→ Exercise instructions
Reproduce every entry exactly as shown.

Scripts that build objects

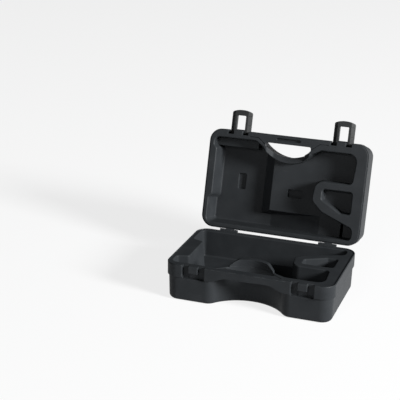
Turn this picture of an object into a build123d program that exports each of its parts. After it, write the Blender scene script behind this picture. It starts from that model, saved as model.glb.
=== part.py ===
from build123d import *
import math
import os

os.makedirs("parts", exist_ok=True)

# Overall sizes of the case, in millimetres. The base stands on Z = 0, X runs along the long side
# and the handle side faces -Y.
LENGTH = 400.0
WIDTH = 245.0
HALF_HEIGHT = 90.5
CORNER_RADIUS = 30.0
BASE_SKIN = 2.8
LID_SKIN = 2.0
RIM_SKIN = 3.0
WALL_DRAFT = 1.5
FLOOR_ROUND = 9.0
OPEN_ANGLE = 106.0

# Two halves meet with a hairline gap, and the hinge axis lies in the middle of it.
PARTING_GAP = 0.4
HINGE_OUT = 4.6

# The band is the proud strip round each rim.
BAND_HEIGHT = 30.0
BAND_STEP = 2.5

# Handle: a bar across the mouth of a round bay in the front wall.
BAR_WIDTH = 21.0
BAR_HEIGHT = 17.0
ARCH_SHOULDER = 0.55
ARCH_DROP = 0.8
HANDLE_HALF_LENGTH = 101.0
BAY_HALF_WIDTH = 86.0
BAY_DEPTH = 52.0
BAY_CORNER_RADIUS = 28.0
HOLE_HALF_WIDTH = 57.0
HOLE_ARC_HALF_WIDTH = 66.0
HOLE_CORNER_RADIUS = 4.0
HOLE_BACK_GAP = 0.5
WALL_ARC_HALF_WIDTH = 70.0
TONGUE_THICKNESS = 13.0
TONGUE_HEIGHT = 17.0
TONGUE_HALF_WIDTH = 52.0
TONGUE_END_HEIGHT = 3.0
TONGUE_END_RUN = 16.0
TONGUE_SHOULDER_HEIGHT = 15.5
TONGUE_SHOULDER_RADIUS = 10.0
TONGUE_CLEARANCE = 2.0
GRIP_SLOT_LENGTH = 61.0
GRIP_SLOT_WIDTH = 6.5
GRIP_SLOT_DEPTH = 5.0

# Rim details: a thin lip round the base's rim, the rebate that takes it in the lid, the soft
# mouth of every pocket, and the seam lines beside the handle.
LIP_INSET = 0.8
LIP_WIDTH = 1.8
LIP_HEIGHT = 1.2
LIP_CLEARANCE = 0.5
MOUTH_BEVEL = 1.8
MOUTH_BEVEL_ANGLE = 45.0
SEAM_WIDTH = 1.6
SEAM_DEPTH = 1.2
SEAM_FROM_FRONT = 12.0
SEAM_SHIFT = 5.0

# Latches.
LATCH_FROM_HANDLE = 28.5
WINDOW_WIDTH = 22.7
ARM_WIDTH = 14.0
LATCH_THICKNESS = 11.0
LATCH_PIVOT_HEIGHT = 22.0
LATCH_PIVOT_DEPTH = 3.0
CROSSBAR_EDGE = 8.0
CROSSBAR_CROWN = 6.0
CATCH_HEIGHT = 17.0
CATCH_CLEARANCE = 0.6
CATCH_LEAD = 2.0
LATCH_CORNER = 4.0
WINDOW_CORNER = 1.5
FACET_WIDTH = 8.5
FACET_DEPTH = 5.5
FACET_GROOVE_WIDTH = 1.6
FACET_GROOVE_DEPTH = 0.8
FACET_GROOVE_PLACE = 17.0
SLOT_DEPTH = 10.0
ARM_CLEARANCE = 1.0
LATCH_ZONE_HALF_WIDTH = 28.0
LATCH_PIN_DIAMETER = 3.0
LATCH_PIN_CLEARANCE = 0.05
LATCH_PIN_REACH = 5.0
LATCH_PIN_END_GAP = 0.3

# Hinges.
HINGE_FROM_END = 75.0
KNUCKLE_RADIUS = 4.2
LID_KNUCKLE_LENGTH = 18.0
BASE_KNUCKLE_LENGTH = 13.0
KNUCKLE_GAP = 0.3
HINGE_PIN_DIAMETER = 3.0
HINGE_PIN_CLEARANCE = 0.05
HINGE_PIN_INSET = 0.5
KNUCKLE_WEB = 22.0
KNUCKLE_WEB_ANGLE = 20.0
FIXED_PIN_CLEARANCE = 0.01

# How far a cut runs past the surface it opens, and how far an added piece is rooted in its wall.
OVERRUN = 1.0
ROOT = 0.5

# Pockets. Depths are measured from the rim.
POCKET_DRAFT = 4.5
POCKET_FLOOR_ROUND = 4.0
POCKET_CORNER = 12.0
RIM_LEFT = 12.0
RIM_RIGHT = 21.0
RIM_FRONT = 20.0
RIM_REAR = 12.0
SLANT_START = 82.0
SLANT_END = 46.0
SLANT_DEPTH = 44.0
RIGHT_EDGE_STEP = 6.0
RIGHT_CORNER = 20.0
BOSS_CORNER = 8.0
BOSS_SLOPE = 9.0
LID_BOSS_WIDTH = 8.0
LID_BOSS_FRONT = 40.0
LID_BOSS_REAR = 172.0
BASE_BOSS_WIDTH = 28.0
BASE_BOSS_FRONT = 54.0
BASE_BOSS_REAR = 170.0

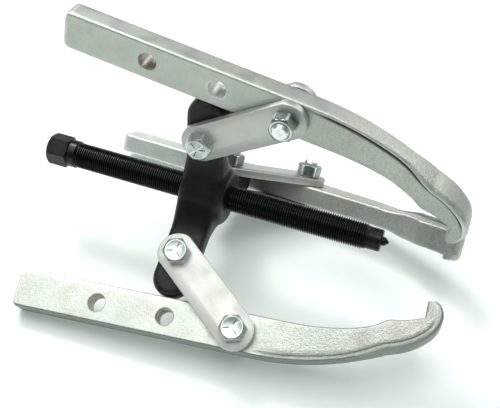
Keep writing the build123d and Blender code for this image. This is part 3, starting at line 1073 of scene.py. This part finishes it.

→ Answer to this problem
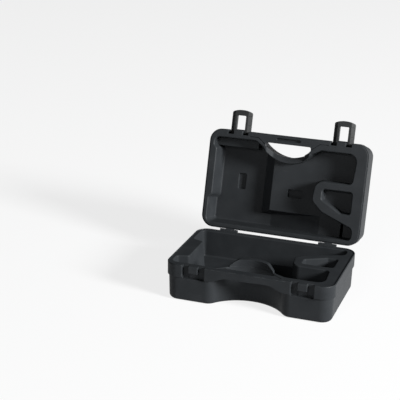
Turn this picture of an object into a build123d program that exports each of its parts. After it, write the Blender scene script behind this picture. It starts from that model, saved as model.glb.
=== part.py ===
from build123d import *
import math
import os

os.makedirs("parts", exist_ok=True)

# Overall sizes of the case, in millimetres. The base stands on Z = 0, X runs along the long side
# and the handle side faces -Y.
LENGTH = 400.0
WIDTH = 245.0
HALF_HEIGHT = 90.5
CORNER_RADIUS = 30.0
BASE_SKIN = 2.8
LID_SKIN = 2.0
RIM_SKIN = 3.0
WALL_DRAFT = 1.5
FLOOR_ROUND = 9.0
OPEN_ANGLE = 106.0

# Two halves meet with a hairline gap, and the hinge axis lies in the middle of it.
PARTING_GAP = 0.4
HINGE_OUT = 4.6

# The band is the proud strip round each rim.
BAND_HEIGHT = 30.0
BAND_STEP = 2.5

# Handle: a bar across the mouth of a round bay in the front wall.
BAR_WIDTH = 21.0
BAR_HEIGHT = 17.0
ARCH_SHOULDER = 0.55
ARCH_DROP = 0.8
HANDLE_HALF_LENGTH = 101.0
BAY_HALF_WIDTH = 86.0
BAY_DEPTH = 52.0
BAY_CORNER_RADIUS = 28.0
HOLE_HALF_WIDTH = 57.0
HOLE_ARC_HALF_WIDTH = 66.0
HOLE_CORNER_RADIUS = 4.0
HOLE_BACK_GAP = 0.5
WALL_ARC_HALF_WIDTH = 70.0
TONGUE_THICKNESS = 13.0
TONGUE_HEIGHT = 17.0
TONGUE_HALF_WIDTH = 52.0
TONGUE_END_HEIGHT = 3.0
TONGUE_END_RUN = 16.0
TONGUE_SHOULDER_HEIGHT = 15.5
TONGUE_SHOULDER_RADIUS = 10.0
TONGUE_CLEARANCE = 2.0
GRIP_SLOT_LENGTH = 61.0
GRIP_SLOT_WIDTH = 6.5
GRIP_SLOT_DEPTH = 5.0

# Rim details: a thin lip round the base's rim, the rebate that takes it in the lid, the soft
# mouth of every pocket, and the seam lines beside the handle.
LIP_INSET = 0.8
LIP_WIDTH = 1.8
LIP_HEIGHT = 1.2
LIP_CLEARANCE = 0.5
MOUTH_BEVEL = 1.8
MOUTH_BEVEL_ANGLE = 45.0
SEAM_WIDTH = 1.6
SEAM_DEPTH = 1.2
SEAM_FROM_FRONT = 12.0
SEAM_SHIFT = 5.0

# Latches.
LATCH_FROM_HANDLE = 28.5
WINDOW_WIDTH = 22.7
ARM_WIDTH = 14.0
LATCH_THICKNESS = 11.0
LATCH_PIVOT_HEIGHT = 22.0
LATCH_PIVOT_DEPTH = 3.0
CROSSBAR_EDGE = 8.0
CROSSBAR_CROWN = 6.0
CATCH_HEIGHT = 17.0
CATCH_CLEARANCE = 0.6
CATCH_LEAD = 2.0
LATCH_CORNER = 4.0
WINDOW_CORNER = 1.5
FACET_WIDTH = 8.5
FACET_DEPTH = 5.5
FACET_GROOVE_WIDTH = 1.6
FACET_GROOVE_DEPTH = 0.8
FACET_GROOVE_PLACE = 17.0
SLOT_DEPTH = 10.0
ARM_CLEARANCE = 1.0
LATCH_ZONE_HALF_WIDTH = 28.0
LATCH_PIN_DIAMETER = 3.0
LATCH_PIN_CLEARANCE = 0.05
LATCH_PIN_REACH = 5.0
LATCH_PIN_END_GAP = 0.3

# Hinges.
HINGE_FROM_END = 75.0
KNUCKLE_RADIUS = 4.2
LID_KNUCKLE_LENGTH = 18.0
BASE_KNUCKLE_LENGTH = 13.0
KNUCKLE_GAP = 0.3
HINGE_PIN_DIAMETER = 3.0
HINGE_PIN_CLEARANCE = 0.05
HINGE_PIN_INSET = 0.5
KNUCKLE_WEB = 22.0
KNUCKLE_WEB_ANGLE = 20.0
FIXED_PIN_CLEARANCE = 0.01

# How far a cut runs past the surface it opens, and how far an added piece is rooted in its wall.
OVERRUN = 1.0
ROOT = 0.5

# Pockets. Depths are measured from the rim.
POCKET_DRAFT = 4.5
POCKET_FLOOR_ROUND = 4.0
POCKET_CORNER = 12.0
RIM_LEFT = 12.0
RIM_RIGHT = 21.0
RIM_FRONT = 20.0
RIM_REAR = 12.0
SLANT_START = 82.0
SLANT_END = 46.0
SLANT_DEPTH = 44.0
RIGHT_EDGE_STEP = 6.0
RIGHT_CORNER = 20.0
BOSS_CORNER = 8.0
BOSS_SLOPE = 9.0
LID_BOSS_WIDTH = 8.0
LID_BOSS_FRONT = 40.0
LID_BOSS_REAR = 172.0
BASE_BOSS_WIDTH = 28.0
BASE_BOSS_FRONT = 54.0
BASE_BOSS_REAR = 170.0

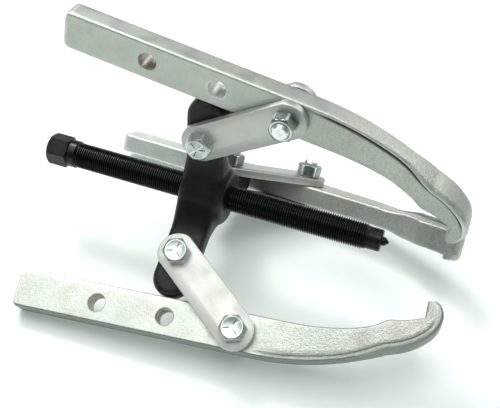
Keep writing the build123d and Blender code for this image. This is part 3, starting at line 1073 of scene.py. This part finishes it.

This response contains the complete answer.